No artigo Emergence and control of complex behaviors in driven systems of interacting qubits with dissipation, pesquisadores demonstraram o fenômeno do hipercaos ao modelar o funcionamento dos qubits. Ao utilizar uma fonte de energia externa, o sistema se tornava cada vez mais caótico, fazendo com que os qubits trocassem de estado de uma forma imprevisível e irregular, comum em sistemas muito grandes, com quantidades bem maiores de qubits por exemplo. Mas o que não era esperado foi o comportamento do grau de complexidade deles: ao invés de crescer exponencialmente de acordo com o tamanho do sistema, ele permaneceu proporcional ao número de unidades. Dessa forma, o hipercaos é uma forma mais viável para que cientistas simulem grandes sistemas quânticos.


Os resultados da pesquisa mostraram que um sistema quântico mostra diferentes padrões de comportamento, que são determinados por um número pequeno de parâmetros. Isso quer dizer que, se os cálculos puderem ser apurados de forma geral, será possível determinar valores críticos para esses parâmetros e, a partir de medidas do sistema em si, estabelecer se esses parâmetros permitem que um processador quântico funcione ou não. Além disso, será possível abrir novas portas para o desenvolvimento de ferramentas de criptografia quântica.

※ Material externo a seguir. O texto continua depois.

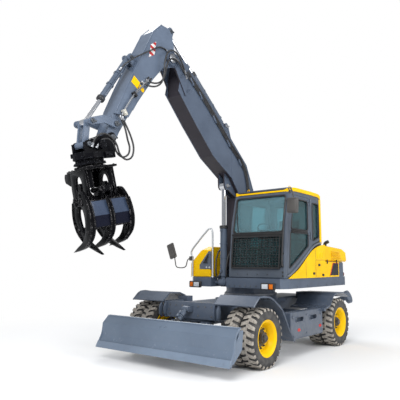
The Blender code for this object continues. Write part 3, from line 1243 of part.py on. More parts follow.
def tool_bracket():
    ear_half = ARM_TIP_HALF
    base_z = GRAPPLE_TOP[1] + ROTATOR_H + BRACKET_PLATE_T
    ears = []
    for side in (-1, 1):
        near = BOOM_X + side * (ear_half + SEAT_GAP)
        xs = tuple(sorted((near, near + side * EAR_T)))
        outline = (arc(ARM_TIP, PIN_BOSS_R + 0.01, -30, 110, 6) + arc(LINK_PIN, PIN_BOSS_R * 0.9, 100, 200, 6)
                   + [(-2.26, 2.96), (-1.74, 3.06)])
        ears.append(plate("X", outline, *xs))
        far = near + side * EAR_T
        for pin in (ARM_TIP, LINK_PIN):
            ears.append(rod((near + side * EAR_T / 2, *pin), (far + side * EAR_T / 2, *pin), PIN_BOSS_R * 0.6, 12))
    low = SEAT_GAP
    ring = rod((0, 0, low), (0, 0, ROTATOR_H), ROTATOR_R * 0.82, 24)
    plate_piece = rod((0, 0, ROTATOR_H - 0.01), (0, 0, ROTATOR_H + BRACKET_PLATE_T), ROTATOR_R, 24)
    base = box((-ear_half - EAR_T, ear_half + EAR_T), (-0.20, 0.32), (ROTATOR_H + 0.01, ROTATOR_H + BRACKET_PLATE_T + 0.02))
    riser = [box(tuple(sorted((s * (ear_half + SEAT_GAP), s * (ear_half + EAR_T)))), (-0.16, 0.30),
                 (ROTATOR_H, ROTATOR_H + 0.20)) for s in (-1, 1)]
    placed = [moved(piece, GRAPPLE_PLACE) for piece in [ring, plate_piece, base] + riser]
    node("tool_bracket", fused(placed + ears), "black", "tool", smooth=False)


tool_bracket()

# Grapple body: head plate and two side plates that hold the claw hinges
CLAW_Y = 0.24
CLAW_Z = -0.47
BODY_HALF_X = 0.30
BODY_T = 0.025
HEAD_HALF = 0.33
LEVER_Y = 0.46
LEVER_Z = -0.33
HUB_TUBE_R = 0.055
body("claw_near", "rotator", GRAPPLE_FRAME @ Matrix.Translation((0, -CLAW_Y, CLAW_Z)))
body("claw_far", "rotator", GRAPPLE_FRAME @ Matrix.Translation((0, CLAW_Y, CLAW_Z)))
body("grapple_barrel", "claw_near", GRAPPLE_FRAME @ Matrix.Translation((0, -LEVER_Y, LEVER_Z)))
body("grapple_rod", "grapple_barrel", GRAPPLE_FRAME @ Matrix.Translation((0, LEVER_Y, LEVER_Z)))


def grapple_body():
    pieces = [rod((0, 0, -HEAD_PLATE_T), (0, 0, 0), HEAD_HALF, 28),
              box((-BODY_HALF_X - BODY_T, BODY_HALF_X + BODY_T), (-HEAD_HALF, HEAD_HALF),
                  (-2 * HEAD_PLATE_T, -HEAD_PLATE_T / 2))]
    outline = ([(-HEAD_HALF, -HEAD_PLATE_T), (-CLAW_Y - 0.10, CLAW_Z + 0.10)]
               + arc((-CLAW_Y, CLAW_Z), HUB_TUBE_R * 1.5, 180, 290, 5) + [(-0.10, CLAW_Z + 0.04)]
               + arc((0, CLAW_Z + 0.10), 0.10, 160, 20, 6)
               + [(0.10, CLAW_Z + 0.04)] + arc((CLAW_Y, CLAW_Z), HUB_TUBE_R * 1.5, 250, 360, 5)
               + [(CLAW_Y + 0.10, CLAW_Z + 0.10), (HEAD_HALF, -HEAD_PLATE_T)])
    for side in (-1, 1):
        near = side * BODY_HALF_X
        xs = tuple(sorted((near, near + side * BODY_T)))
        pieces.append(plate("X", outline, *xs))
        for y in (-CLAW_Y, CLAW_Y):
            far = near + side * BODY_T
            pieces.append(rod((near + side * BODY_T / 2, y, CLAW_Z), (far + side * BODY_T, y, CLAW_Z),
                              HUB_TUBE_R * 0.8, 12))
    node("grapple_body", fused(pieces), "black", "rotator", GRAPPLE_FRAME, smooth=False)


TINE_T = 0.035
TINE_OUTER = ((0.06, 0.02), (0.30, -0.14), (0.37, -0.34), (0.30, -0.54), (0.10, -0.72), (-0.20, -0.80))
TINE_INNER = ((-0.14, -0.72), (0.06, -0.62), (0.20, -0.48), (0.26, -0.32), (0.20, -0.18), (0.02, -0.06))
TINE_X = {"near": (-0.265, 0.0, 0.265), "far": (-0.1325, 0.1325)}
SHELL_T = 0.012


def claw(which, side):
    """Tines on one hinge tube. Side is -1 on the near claw and 1 on the far one."""
    name = "claw_" + which

    def spot(out, up):
        return (side * (CLAW_Y + out), CLAW_Z + up)
    tube_half = BODY_HALF_X - SEAT_GAP
    pieces = [rod((-tube_half, side * CLAW_Y, CLAW_Z), (tube_half, side * CLAW_Y, CLAW_Z), HUB_TUBE_R, 16)]
    outline = [spot(*p) for p in TINE_OUTER] + [spot(*p) for p in TINE_INNER]
    for x in TINE_X[which]:
        pieces.append(plate("X", outline, x - TINE_T / 2, x + TINE_T / 2))
    lever = [spot(0.05, -0.03), spot(0.26, 0.10), spot(0.25, 0.18), spot(0.16, 0.17), spot(-0.04, 0.04)]
    for s in (-1, 1):
        near = s * (0.04 + SEAT_GAP)
        pieces.append(plate("X", lever, *sorted((near, near + s * 0.025))))
    if which == "near":
        web = strip([spot(*p) for p in TINE_OUTER[1:5]][::1], SHELL_T)
        inset = [(y - side * SHELL_T, z) for y, z in web]
        pieces.append(plate("X", inset, TINE_X[which][0], TINE_X[which][-1]))
    else:
        for out, up in ((0.30, -0.26), (0.17, -0.60)):
            y, z = spot(out, up)
            pieces.append(rod((TINE_X[which][0], y, z), (TINE_X[which][-1], y, z), 0.03, 12))
    node(name, fused(pieces), "black", name, GRAPPLE_FRAME, smooth=False)


def grapple_cylinder():
    foot, pin = (0, -LEVER_Y, LEVER_Z), (0, LEVER_Y, LEVER_Z)
    barrel("grapple_barrel", foot, along_way(foot, pin, 0.47), 0.045, 0.025, 0.04, 0.04, 0.41,
           "grapple_barrel", GRAPPLE_FRAME, "black", sides=16)
    cylinder_rod("grapple_rod", along_way(foot, pin, 0.45), pin, 0.025, 0.04, 0.04, "grapple_rod", GRAPPLE_FRAME,
                 sides=16)


grapple_body()
claw("near", -1)
claw("far", 1)
grapple_cylinder()
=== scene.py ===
import math

import bmesh
import bpy
from mathutils import Matrix, Vector


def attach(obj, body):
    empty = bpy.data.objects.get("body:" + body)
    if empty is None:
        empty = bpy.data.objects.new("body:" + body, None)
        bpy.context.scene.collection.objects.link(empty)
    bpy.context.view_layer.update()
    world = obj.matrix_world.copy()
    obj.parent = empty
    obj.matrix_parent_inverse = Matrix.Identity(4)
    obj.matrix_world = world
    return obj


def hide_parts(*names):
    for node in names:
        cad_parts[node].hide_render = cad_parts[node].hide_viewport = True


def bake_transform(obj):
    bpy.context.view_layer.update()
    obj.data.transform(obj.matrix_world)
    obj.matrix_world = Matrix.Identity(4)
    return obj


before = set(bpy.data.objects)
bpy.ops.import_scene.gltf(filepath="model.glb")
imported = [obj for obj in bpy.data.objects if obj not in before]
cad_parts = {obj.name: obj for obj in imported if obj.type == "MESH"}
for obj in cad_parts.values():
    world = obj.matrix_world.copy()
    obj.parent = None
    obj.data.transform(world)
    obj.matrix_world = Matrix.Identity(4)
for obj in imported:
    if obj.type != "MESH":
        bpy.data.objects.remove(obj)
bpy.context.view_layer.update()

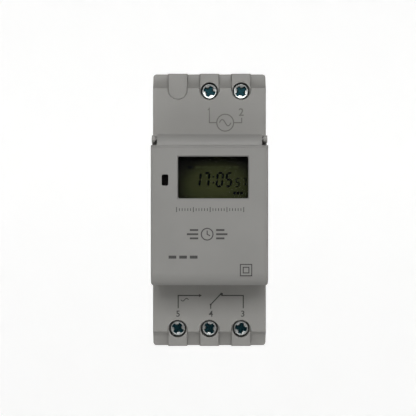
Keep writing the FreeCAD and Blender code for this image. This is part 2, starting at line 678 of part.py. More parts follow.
def flap_cover():
    """Hinged flap: skin with two windows, side and bottom walls, and pins in the housing's lugs."""
    x = -flap_half_w
    bottom_mid_depth = FLAP_DEPTH - FLAP_BOTTOM_R
    bottom_mid_z = -flap_top + FLAP_BOTTOM_R
    lean = math.sqrt(0.5)
    bottom_on_arc = vec(x, bottom_mid_depth + FLAP_BOTTOM_R * lean, bottom_mid_z - FLAP_BOTTOM_R * lean)
    ridge_foot = vec(x, FLAP_DEPTH, flap_top - STRIP_H - RIDGE_H - RIDGE_PROUD)
    ridge_low = vec(x, FLAP_DEPTH + RIDGE_PROUD, flap_top - STRIP_H - RIDGE_H)
    ridge_high = vec(x, FLAP_DEPTH + RIDGE_PROUD, flap_top - STRIP_H - RIDGE_PROUD)
    strip_start = vec(x, FLAP_DEPTH - STRIP_STEP, flap_top - STRIP_H + STRIP_STEP)
    strip_mid = vec(x, FLAP_DEPTH - STRIP_CROWN, flap_top - STRIP_H / 2)
    top = vec(x, hinge_depth, flap_top)
    barrel_on_arc = vec(x, hinge_depth - HINGE_DROP * lean, hinge_z + HINGE_DROP * lean)
    barrel_back = vec(x, hinge_depth - HINGE_DROP, hinge_z)
    heel = vec(x, hinge_depth - HINGE_DROP, notch_low)
    back_high = vec(x, flap_back, notch_low)
    back_low = vec(x, flap_back, -flap_top)
    bottom_start = vec(x, bottom_mid_depth, -flap_top)
    front_low = vec(x, FLAP_DEPTH, bottom_mid_z)
    edges = [
        Part.LineSegment(back_low, bottom_start).toShape(),
        Part.Arc(bottom_start, bottom_on_arc, front_low).toShape(),
        Part.LineSegment(front_low, ridge_foot).toShape(),
        Part.LineSegment(ridge_foot, ridge_low).toShape(),
        Part.LineSegment(ridge_low, ridge_high).toShape(),
        Part.LineSegment(ridge_high, strip_start).toShape(),
        Part.Arc(strip_start, strip_mid, top).toShape(),
        Part.Arc(top, barrel_on_arc, barrel_back).toShape(),
        Part.LineSegment(barrel_back, heel).toShape(),
        Part.LineSegment(heel, back_high).toShape(),
        Part.LineSegment(back_high, back_low).toShape(),
    ]
    flap = Part.Face(Part.Wire(edges)).extrude(FreeCAD.Vector(2 * flap_half_w, 0, 0))
    rim = []
    for edge in flap.Edges:
        middle = edge.CenterOfMass
        on_side = abs(abs(middle.x) - flap_half_w) < FLUSH
        in_front = -middle.y > bottom_mid_depth and middle.z < ridge_foot.z - FLUSH
        underneath = middle.z < -flap_top + FLUSH
        if on_side and (in_front or underneath):
            rim.append(edge)
    flap = flap.makeFillet(FLAP_SIDE_R, rim)
    hollow = block(-flap_inner_x, flap_inner_x, flap_back - CUT_OVER, FLAP_DEPTH - FLAP_SKIN,
                   -flap_top + FLAP_WALL, hinge_z - HINGE_DROP)
    cuts = [hollow]
    for side in (-1, 1):
        xs = sorted((side * notch_in, side * (flap_half_w + CUT_OVER)))
        cuts.append(block(xs[0], xs[1], flap_back - CUT_OVER, FLAP_DEPTH + CUT_OVER,
                          notch_low, flap_top + CUT_OVER))
    cuts.append(slab(WINDOW_X, WINDOW_Z, FLAP_WINDOW_W, FLAP_WINDOW_H, flap_back,
                     FLAP_DEPTH + CUT_OVER, CASE_EDGE_R))
    cuts.append(bevelled_mouth(WINDOW_X, WINDOW_Z, FLAP_WINDOW_W, FLAP_WINDOW_H))
    cuts.append(slab(LAMP_X, LAMP_Z, LAMP_HOLE_W, LAMP_HOLE_H, flap_back, FLAP_DEPTH + CUT_OVER, CASE_EDGE_R))
    flap = flap.cut(cuts)
    pins = []
    for side in (-1, 1):
        xs = sorted((side * (notch_in - CUT_OVER), side * (lug_out + HINGE_RUNNING)))
        pins.append(cross_rod(xs[0], xs[1], hinge_depth, hinge_z, HINGE_PIN_R))
    return joined([flap] + pins)


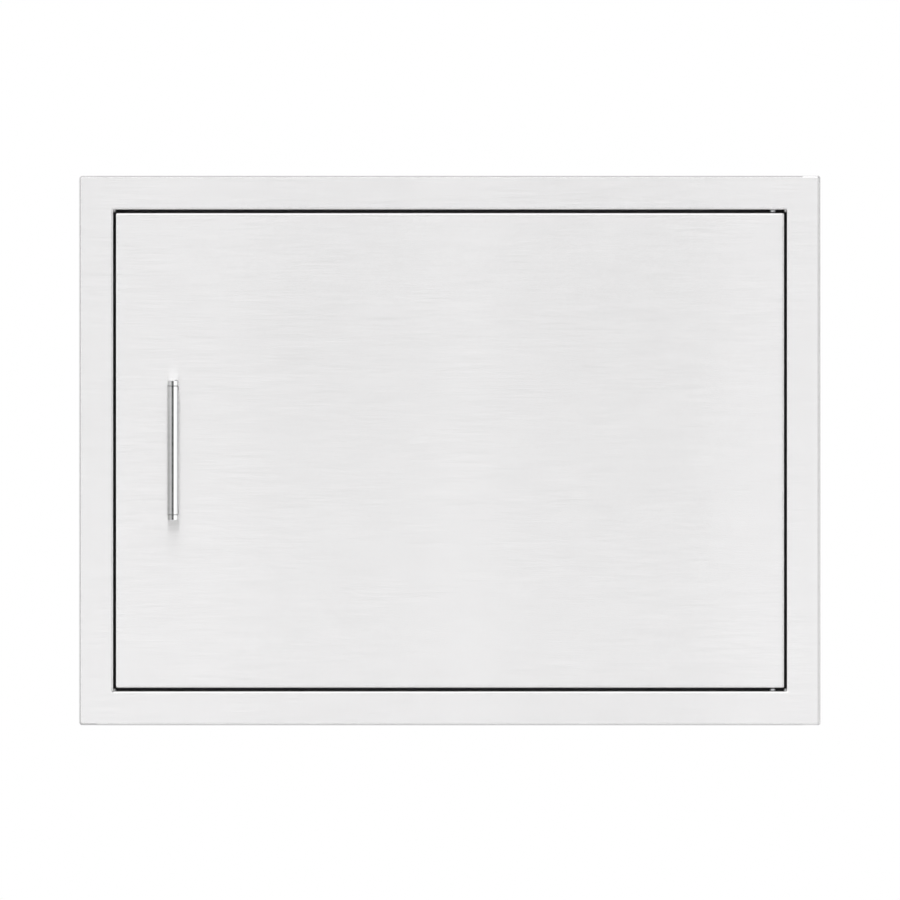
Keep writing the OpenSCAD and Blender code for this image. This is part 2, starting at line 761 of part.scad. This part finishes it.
// push-in rubber bumpers: a pad with a rounded rim, a stem through the land and a barb behind it
module door_bumpers() {
    pad_h = bumper_z - land_z;
    pad_r = bumper_d / 2;
    stem_r = bumper_stem_d / 2;
    color(rubber) stand() at_bumpers() translate([0, 0, land_z]) {
        rotate_extrude() polygon([
            [0, -stop_t - barb_h], [stem_r - nest_clear, -stop_t - barb_h], [stem_r + barb_out, -stop_t],
            [stem_r, -stop_t], [stem_r, 0], [pad_r, 0], [pad_r, pad_h - bumper_rim],
            [pad_r - bumper_rim, pad_h], [0, pad_h]
        ]);
    }
}

face_frame();
sleeve_rail("top");  // top_sleeve_rail
sleeve_rail("bottom");  // bottom_sleeve_rail
sleeve_rail("latch");  // latch_sleeve_rail
sleeve_rail("hinge");  // hinge_sleeve_rail
door_stop("top");  // top_door_stop
door_stop("bottom");  // bottom_door_stop
door_stop("latch");  // latch_door_stop
door_stop("hinge");  // hinge_door_stop
placed_pivot_screw(true);  // upper_pivot_screw
placed_pivot_screw(false);  // lower_pivot_screw
pivot_spacers();
catch_housings();
catch_magnets();
catch_pole_plates();
catch_screws();
door_bumpers();
door_skin();
door_liner();
door_stiffener();
pivot_block(true);  // upper_pivot_block
pivot_block(false);  // lower_pivot_block
pivot_bush(true);  // upper_pivot_bush
pivot_bush(false);  // lower_pivot_bush
handle_bar();
handle_bracket(true);  // upper_handle_bracket
handle_bracket(false);  // lower_handle_bracket
handle_backing_plate();
handle_screws();
handle_washers();
liner_hole_plugs();
strike_plates();
strike_rivets();
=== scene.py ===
"""The look of a flush stainless access door: brushed and mill-finished sheet, a satin handle,
plated screws, plastic, rubber and magnets, in a white studio. Lengths are metres, in the CAD
model's frame."""

import json
import math

import bpy
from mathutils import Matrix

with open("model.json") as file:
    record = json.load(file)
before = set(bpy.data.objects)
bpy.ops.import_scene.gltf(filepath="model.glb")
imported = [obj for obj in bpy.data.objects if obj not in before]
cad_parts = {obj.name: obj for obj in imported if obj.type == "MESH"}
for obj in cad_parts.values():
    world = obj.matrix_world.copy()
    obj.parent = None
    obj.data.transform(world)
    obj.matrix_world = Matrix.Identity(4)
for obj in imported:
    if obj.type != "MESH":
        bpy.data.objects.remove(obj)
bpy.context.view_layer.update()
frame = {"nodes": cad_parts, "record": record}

# ---- the photograph's view ----

PIXEL = 0.000925  # what one pixel of the photograph spans at the door
IMAGE = 900  # the photograph's width and height in pixels
VIEW_ROW = 450.4  # the row of pixels where the frame's centre lies
CAMERA_DISTANCE = 14.0
CAMERA_REACH = 100.0
SENSOR = 36.0  # in millimetres


def make_camera():
    data = bpy.data.cameras.new("camera")
    data.sensor_width = SENSOR
    data.lens = SENSOR * CAMERA_DISTANCE / (IMAGE * PIXEL)
    data.clip_end = CAMERA_REACH
    camera = bpy.data.objects.new("camera", data)
    camera.location = (0, -CAMERA_DISTANCE, (VIEW_ROW - IMAGE / 2) * PIXEL)
    camera.rotation_euler = (math.radians(90), 0, 0)
    bpy.context.scene.collection.objects.link(camera)
    bpy.context.scene.camera = camera


# ---- node helpers ----

NOISE_SPAN = (0.2, 0.8)  # nearly all of a noise's values lie between these
NOISE_CORE = (0.3, 0.7)  # and most of them between these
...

Ainda que estejamos numa era de desenvolvimento tecnológico bastante avançada, os computadores clássicos são capazes de executar a maioria das atividades que executamos. Mas, assim como sempre ocorre com a tecnologia, os potenciais avanços podem tornar a computação quântica uma necessidade, pelo menos para operações que exijam capacidade de processamento maior. De qualquer forma, ainda não é necessário um computador quântico para jogar Minecraft ou (pasmem) para abrir mais de duas guias do Google Chrome. Mas, certamente, essa tecnologia acompanhará as necessidades da nova computação mundial.